ABC News has exclusively obtained what is believed to be Josh Powell’s final words to his loved ones, the voicemail he left for his family just 20 minutes before attacking his two young boys, Braden, 5, and Charles, 7, with a hatchet and igniting a gas leak that blew up his house on Sunday afternoon.

“I am not able to live without my sons, and I’m not able to go on anymore. I’m sorry to everyone I’ve hurt. Goodbye,” the voicemail message said.

Police had called Josh Powell a person of interest in the disappearance of his wife, Susan Powell, who he claimed went missing from their Utah home after he and his then 2- and 4-year-old sons went on a midnight camping trip in December 2009.

He was never arrested or charged, but he lost custody of his sons after his father, Steven Powell, was arrested in September and charged with 14 counts of voyeurism and one count of child pornography. The pornographic images were kept in the home the two men shared with Josh and Susan Powell’s boys.

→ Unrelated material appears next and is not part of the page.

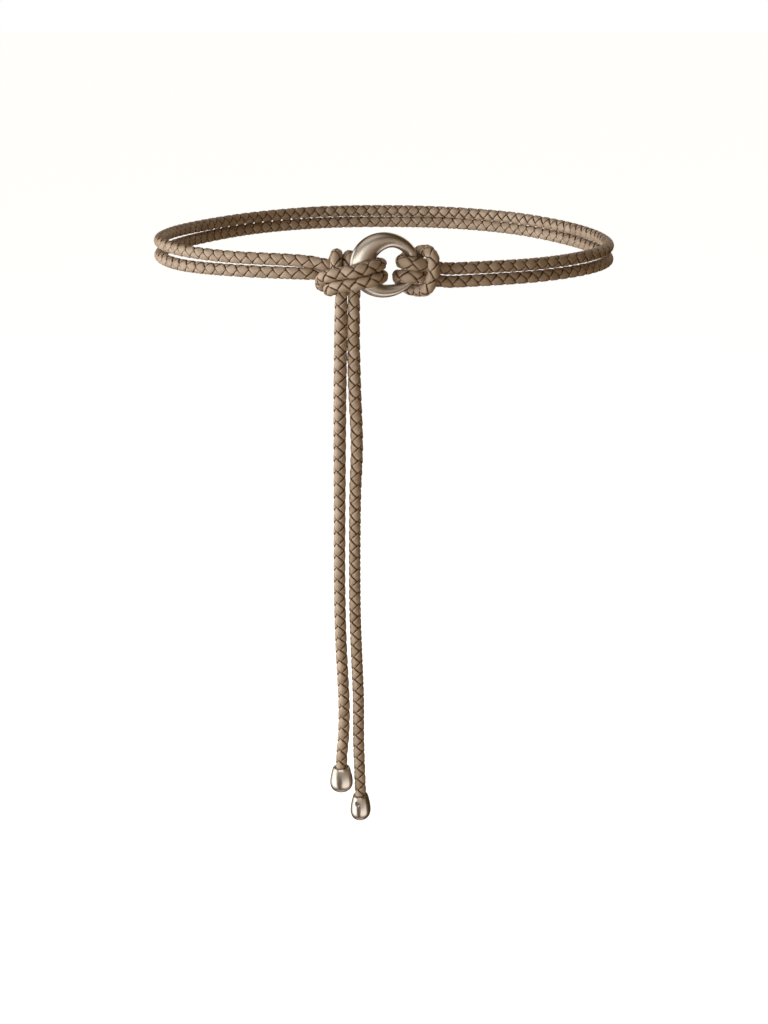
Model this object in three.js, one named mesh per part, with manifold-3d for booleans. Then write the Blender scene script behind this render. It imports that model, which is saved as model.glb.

At a custody hearing last week, a judge said Josh Powell would have to undergo a psychosexual exam before he could get his kids back.

The tapes of the CPS worker and Alina Powell were among seven released Tuesday. The rest recorded the frantic, fearful voices of people who heard the explosion, saw the house engulfed in flames and called 911.

A female neighbor told the 911 operator that there was “a loud, huge boom. And there’s crap flying all over the place, dark smoke.”

“Fire. Fire. There’s a house on fire. Explosion,” a male neighbor said. “The house is totally engulfed in fire, from front to back.”